If the baby is capable of sustained life outside the womb, “medical aid then available must be rendered."
Because the law is based on a fetal heartbeat, it wouldn’t apply in cases of a baby dying in the womb, and wouldn’t prohibit procedures needed after a miscarriage.
“There is no intent to cause a woman to have essentially a stillbirth,” said State Rep. Josh Bonner, R-Peachtree City in a previous Newnan Times-Herald interview. Bonner, whose district includes the Senoia and Haralson areas, is one of the co-sponsors of the bill.
Though HB 481 was only introduced Feb. 25, “it has been in the works for some time,” Bonner said.
A large portion of the bill’s language lays out the legal basis for the restrictions, based on the 1992 U.S. Supreme Court Case Planned Parenthood vs. Casey.
According to the language of HB 481, the court ruled that, at the point of “fetal viability,” states can protect the potentiality of human life of the unborn child.

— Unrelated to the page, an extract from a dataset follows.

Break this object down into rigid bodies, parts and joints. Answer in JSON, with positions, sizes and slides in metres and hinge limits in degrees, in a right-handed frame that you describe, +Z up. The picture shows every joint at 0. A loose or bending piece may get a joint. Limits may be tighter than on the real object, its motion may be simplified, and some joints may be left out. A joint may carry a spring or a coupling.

Fetal viability is usually considered 23 or even 22 weeks, as measured from a woman’s last-missed menstrual period.
HB 481 seeks to redefine fetal viability as when a heartbeat can be ascertained. The bill states that the presence of the fetal heartbeat “has become the standard in establishing the viability of a pregnancy” and that the American Academy of Obstetricians and Gynecology states that detecting a fetal heartbeat through an ultrasound is the preferred way to determine the presence of a “viable intrauterine gestation."
The bill further states that unborn babies are considered “natural persons” under Georgia law, and are to be counted in the U.S. Census. Pregnant women would be able to claim their unborn children as dependents on tax returns.
In the case of the homicide of an unborn child, the parent would have the right, in a civil suit, to recover for the full value of life of the child, if a heartbeat were present, according to the bill.
“What is unique about this particular bill… is that it seeks to treat that baby in the womb exactly as you would treat it outside the womb,” Bonner said.
It’s a novel argument in the abortion debate. Bonner said that it is his understanding that no other abortion law in the country uses this argument.
The bill says that personhood begins when there is a heartbeat, Bonner said. “If we are serious about saying this is a person, a real human being, treat it as such, whether it’s inside or outside of the womb.”
Republicans have allowed some changes since House passage, including to allow a pregnant woman to pursue child support from the father for direct medical and pregnancy expenses.
According to AP, Republican Rep. Ed Setzler of Acworth, the House bill's author, said last week that the government's paramount duty under the state constitution is to protect "the fundamental right to life of our citizens, particularly those that are most defenseless among us."